---------- Records shown ----------
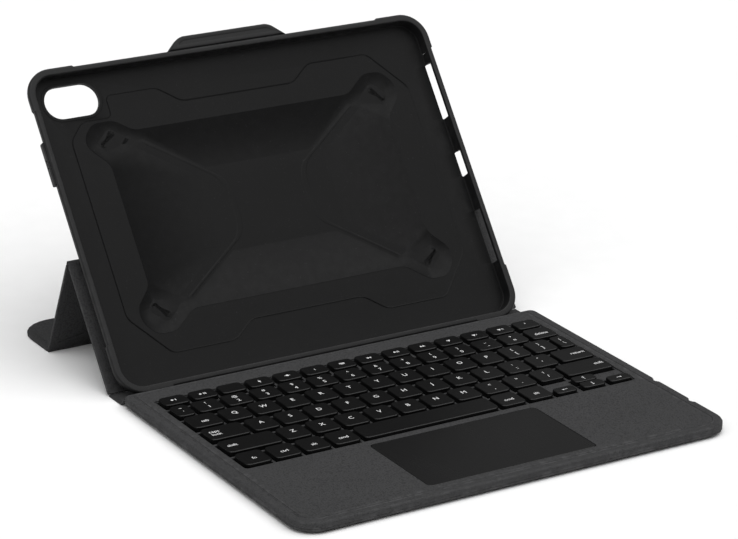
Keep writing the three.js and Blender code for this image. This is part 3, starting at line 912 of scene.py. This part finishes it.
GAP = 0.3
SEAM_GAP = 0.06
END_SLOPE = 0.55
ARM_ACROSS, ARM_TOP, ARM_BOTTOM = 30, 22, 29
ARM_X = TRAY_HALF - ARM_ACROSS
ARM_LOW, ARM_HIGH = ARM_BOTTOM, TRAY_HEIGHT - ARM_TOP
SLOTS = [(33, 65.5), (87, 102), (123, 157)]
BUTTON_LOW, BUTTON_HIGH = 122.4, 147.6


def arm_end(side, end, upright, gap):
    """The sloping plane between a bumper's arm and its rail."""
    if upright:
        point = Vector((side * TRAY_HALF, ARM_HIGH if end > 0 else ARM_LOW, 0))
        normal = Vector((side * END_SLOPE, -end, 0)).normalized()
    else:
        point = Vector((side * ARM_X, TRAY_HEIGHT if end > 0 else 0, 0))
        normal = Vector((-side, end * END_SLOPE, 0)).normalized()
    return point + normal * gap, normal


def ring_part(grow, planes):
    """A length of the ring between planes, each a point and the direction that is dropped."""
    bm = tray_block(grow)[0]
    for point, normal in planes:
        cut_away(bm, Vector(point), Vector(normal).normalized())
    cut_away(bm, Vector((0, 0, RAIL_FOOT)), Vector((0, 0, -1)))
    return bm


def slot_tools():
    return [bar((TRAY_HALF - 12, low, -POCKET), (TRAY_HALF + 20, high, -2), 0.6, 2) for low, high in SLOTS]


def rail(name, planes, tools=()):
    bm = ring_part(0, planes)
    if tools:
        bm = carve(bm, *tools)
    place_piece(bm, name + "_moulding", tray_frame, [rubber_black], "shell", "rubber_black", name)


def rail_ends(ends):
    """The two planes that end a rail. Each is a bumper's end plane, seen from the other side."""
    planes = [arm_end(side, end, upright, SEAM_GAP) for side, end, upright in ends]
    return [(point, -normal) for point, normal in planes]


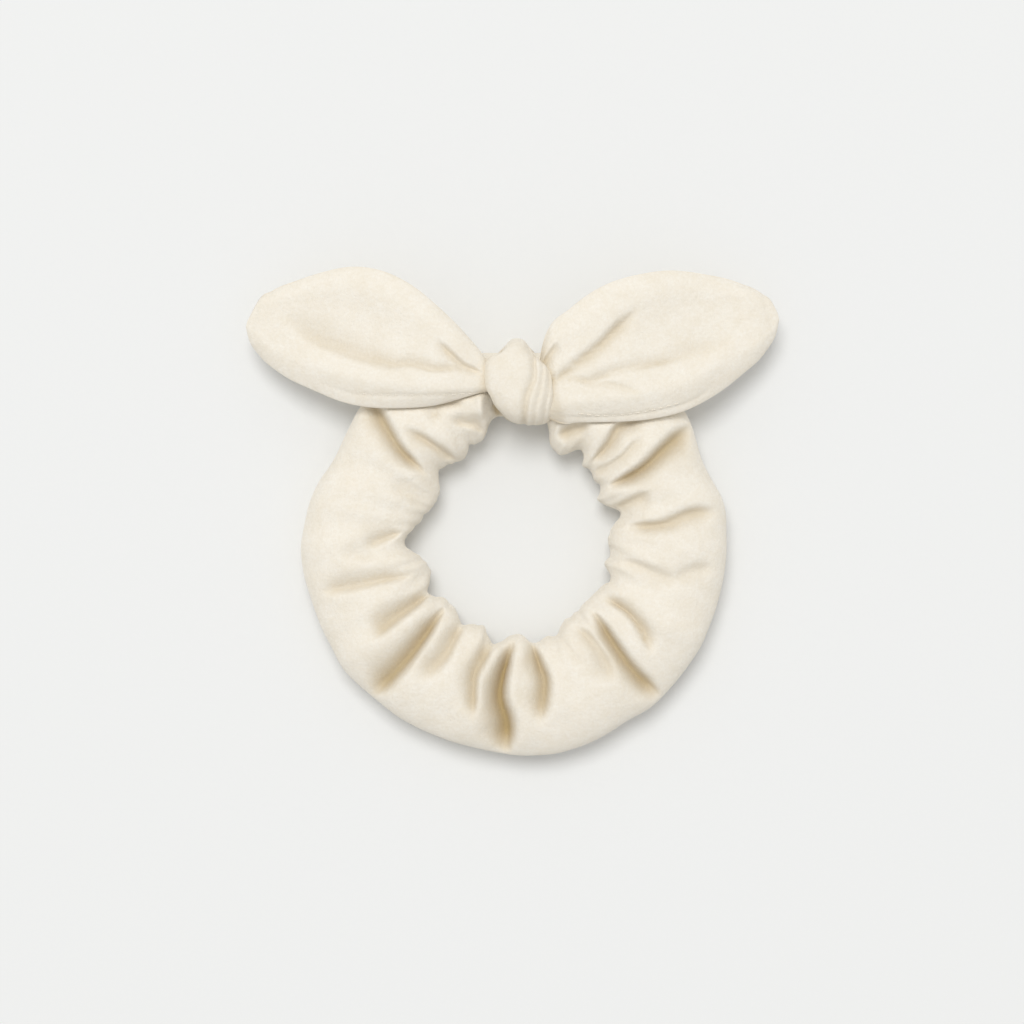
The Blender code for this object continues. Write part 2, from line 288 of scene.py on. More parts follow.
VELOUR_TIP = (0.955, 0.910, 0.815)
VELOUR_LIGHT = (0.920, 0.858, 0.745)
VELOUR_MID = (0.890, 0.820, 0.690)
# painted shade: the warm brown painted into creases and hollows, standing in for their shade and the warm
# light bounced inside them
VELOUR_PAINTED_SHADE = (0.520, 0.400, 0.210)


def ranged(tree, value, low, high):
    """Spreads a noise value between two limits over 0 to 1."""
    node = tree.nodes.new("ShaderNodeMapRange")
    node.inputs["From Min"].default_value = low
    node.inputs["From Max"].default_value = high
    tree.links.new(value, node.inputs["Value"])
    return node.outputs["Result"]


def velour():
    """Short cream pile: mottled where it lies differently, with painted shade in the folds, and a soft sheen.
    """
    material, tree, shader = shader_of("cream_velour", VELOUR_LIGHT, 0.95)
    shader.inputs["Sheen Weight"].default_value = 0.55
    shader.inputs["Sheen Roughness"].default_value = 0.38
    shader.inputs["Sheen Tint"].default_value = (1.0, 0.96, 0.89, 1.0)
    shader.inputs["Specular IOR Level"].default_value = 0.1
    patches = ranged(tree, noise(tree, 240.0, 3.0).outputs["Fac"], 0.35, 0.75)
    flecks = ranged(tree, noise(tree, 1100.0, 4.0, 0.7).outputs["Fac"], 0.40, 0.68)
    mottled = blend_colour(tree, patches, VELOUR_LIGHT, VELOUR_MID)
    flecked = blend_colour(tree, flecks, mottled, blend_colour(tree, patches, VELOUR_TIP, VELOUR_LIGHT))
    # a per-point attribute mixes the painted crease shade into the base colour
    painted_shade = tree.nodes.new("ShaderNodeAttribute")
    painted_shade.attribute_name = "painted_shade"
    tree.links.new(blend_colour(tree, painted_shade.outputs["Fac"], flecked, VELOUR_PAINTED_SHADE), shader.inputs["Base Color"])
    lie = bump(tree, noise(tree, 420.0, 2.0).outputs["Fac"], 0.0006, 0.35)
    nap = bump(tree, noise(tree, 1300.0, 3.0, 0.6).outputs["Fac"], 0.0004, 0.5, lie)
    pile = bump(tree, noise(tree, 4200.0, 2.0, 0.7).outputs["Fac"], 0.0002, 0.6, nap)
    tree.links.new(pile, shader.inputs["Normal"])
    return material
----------
_To do:_
Output an exact copy of each record.

_Worked answer:_
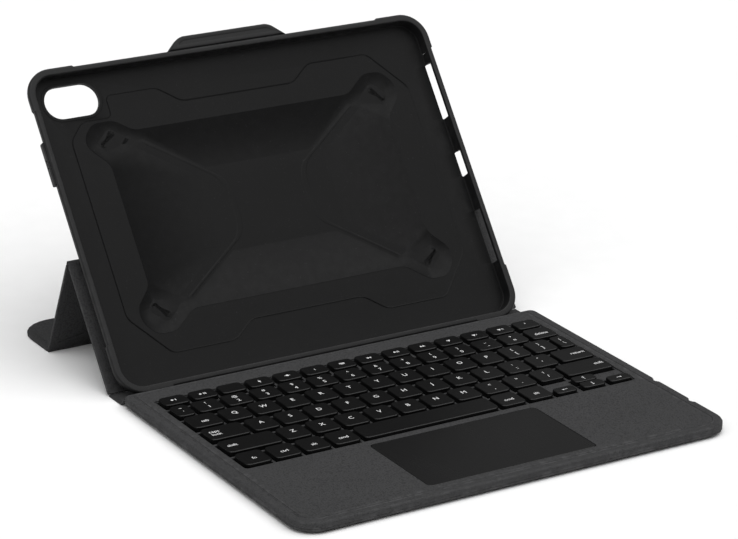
Keep writing the three.js and Blender code for this image. This is part 3, starting at line 912 of scene.py. This part finishes it.
GAP = 0.3
SEAM_GAP = 0.06
END_SLOPE = 0.55
ARM_ACROSS, ARM_TOP, ARM_BOTTOM = 30, 22, 29
ARM_X = TRAY_HALF - ARM_ACROSS
ARM_LOW, ARM_HIGH = ARM_BOTTOM, TRAY_HEIGHT - ARM_TOP
SLOTS = [(33, 65.5), (87, 102), (123, 157)]
BUTTON_LOW, BUTTON_HIGH = 122.4, 147.6


def arm_end(side, end, upright, gap):
    """The sloping plane between a bumper's arm and its rail."""
    if upright:
        point = Vector((side * TRAY_HALF, ARM_HIGH if end > 0 else ARM_LOW, 0))
        normal = Vector((side * END_SLOPE, -end, 0)).normalized()
    else:
        point = Vector((side * ARM_X, TRAY_HEIGHT if end > 0 else 0, 0))
        normal = Vector((-side, end * END_SLOPE, 0)).normalized()
    return point + normal * gap, normal


def ring_part(grow, planes):
    """A length of the ring between planes, each a point and the direction that is dropped."""
    bm = tray_block(grow)[0]
    for point, normal in planes:
        cut_away(bm, Vector(point), Vector(normal).normalized())
    cut_away(bm, Vector((0, 0, RAIL_FOOT)), Vector((0, 0, -1)))
    return bm


def slot_tools():
    return [bar((TRAY_HALF - 12, low, -POCKET), (TRAY_HALF + 20, high, -2), 0.6, 2) for low, high in SLOTS]


def rail(name, planes, tools=()):
    bm = ring_part(0, planes)
    if tools:
        bm = carve(bm, *tools)
    place_piece(bm, name + "_moulding", tray_frame, [rubber_black], "shell", "rubber_black", name)


def rail_ends(ends):
    """The two planes that end a rail. Each is a bumper's end plane, seen from the other side."""
    planes = [arm_end(side, end, upright, SEAM_GAP) for side, end, upright in ends]
    return [(point, -normal) for point, normal in planes]


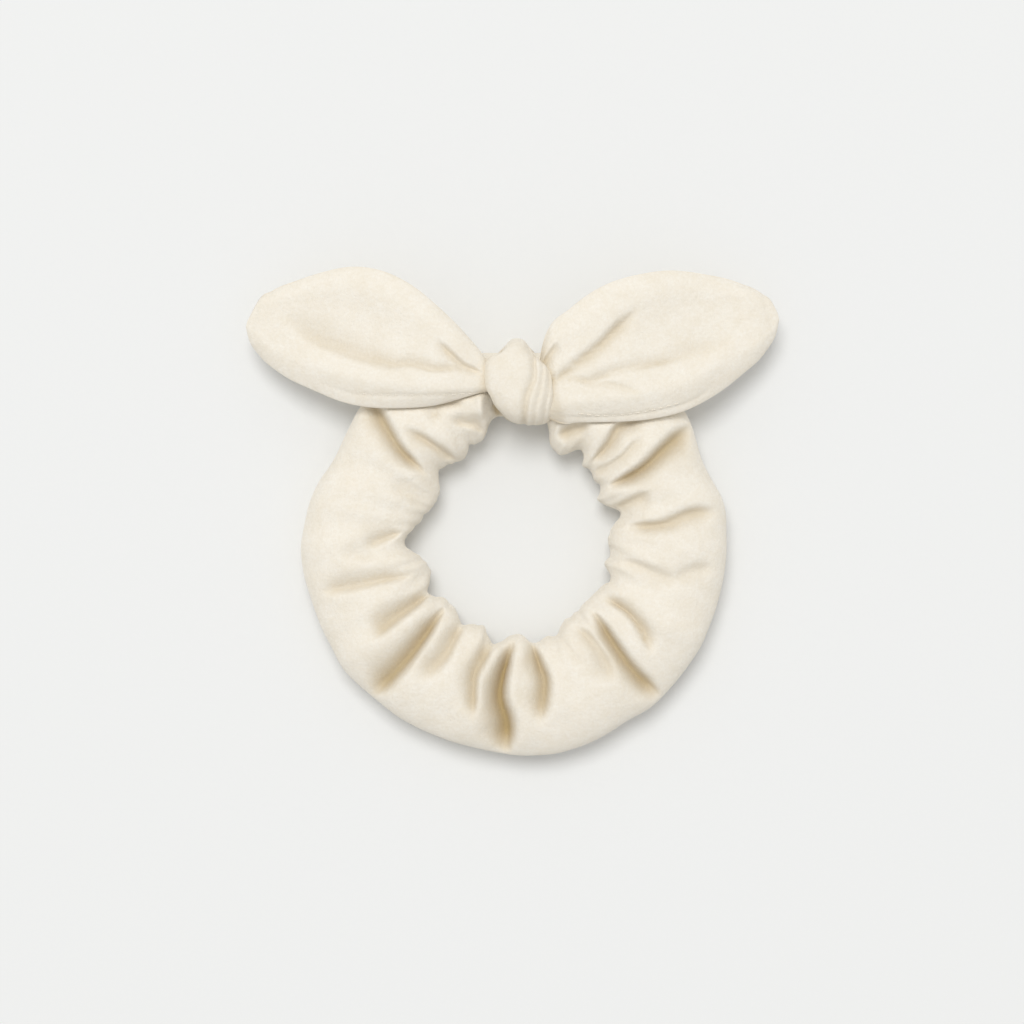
The Blender code for this object continues. Write part 2, from line 288 of scene.py on. More parts follow.
VELOUR_TIP = (0.955, 0.910, 0.815)
VELOUR_LIGHT = (0.920, 0.858, 0.745)
VELOUR_MID = (0.890, 0.820, 0.690)
# painted shade: the warm brown painted into creases and hollows, standing in for their shade and the warm
# light bounced inside them
VELOUR_PAINTED_SHADE = (0.520, 0.400, 0.210)


def ranged(tree, value, low, high):
    """Spreads a noise value between two limits over 0 to 1."""
    node = tree.nodes.new("ShaderNodeMapRange")
    node.inputs["From Min"].default_value = low
    node.inputs["From Max"].default_value = high
    tree.links.new(value, node.inputs["Value"])
    return node.outputs["Result"]


def velour():
    """Short cream pile: mottled where it lies differently, with painted shade in the folds, and a soft sheen.
    """
    material, tree, shader = shader_of("cream_velour", VELOUR_LIGHT, 0.95)
    shader.inputs["Sheen Weight"].default_value = 0.55
    shader.inputs["Sheen Roughness"].default_value = 0.38
    shader.inputs["Sheen Tint"].default_value = (1.0, 0.96, 0.89, 1.0)
    shader.inputs["Specular IOR Level"].default_value = 0.1
    patches = ranged(tree, noise(tree, 240.0, 3.0).outputs["Fac"], 0.35, 0.75)
    flecks = ranged(tree, noise(tree, 1100.0, 4.0, 0.7).outputs["Fac"], 0.40, 0.68)
    mottled = blend_colour(tree, patches, VELOUR_LIGHT, VELOUR_MID)
    flecked = blend_colour(tree, flecks, mottled, blend_colour(tree, patches, VELOUR_TIP, VELOUR_LIGHT))
    # a per-point attribute mixes the painted crease shade into the base colour
    painted_shade = tree.nodes.new("ShaderNodeAttribute")
    painted_shade.attribute_name = "painted_shade"
    tree.links.new(blend_colour(tree, painted_shade.outputs["Fac"], flecked, VELOUR_PAINTED_SHADE), shader.inputs["Base Color"])
    lie = bump(tree, noise(tree, 420.0, 2.0).outputs["Fac"], 0.0006, 0.35)
    nap = bump(tree, noise(tree, 1300.0, 3.0, 0.6).outputs["Fac"], 0.0004, 0.5, lie)
    pile = bump(tree, noise(tree, 4200.0, 2.0, 0.7).outputs["Fac"], 0.0002, 0.6, nap)
    tree.links.new(pile, shader.inputs["Normal"])
    return material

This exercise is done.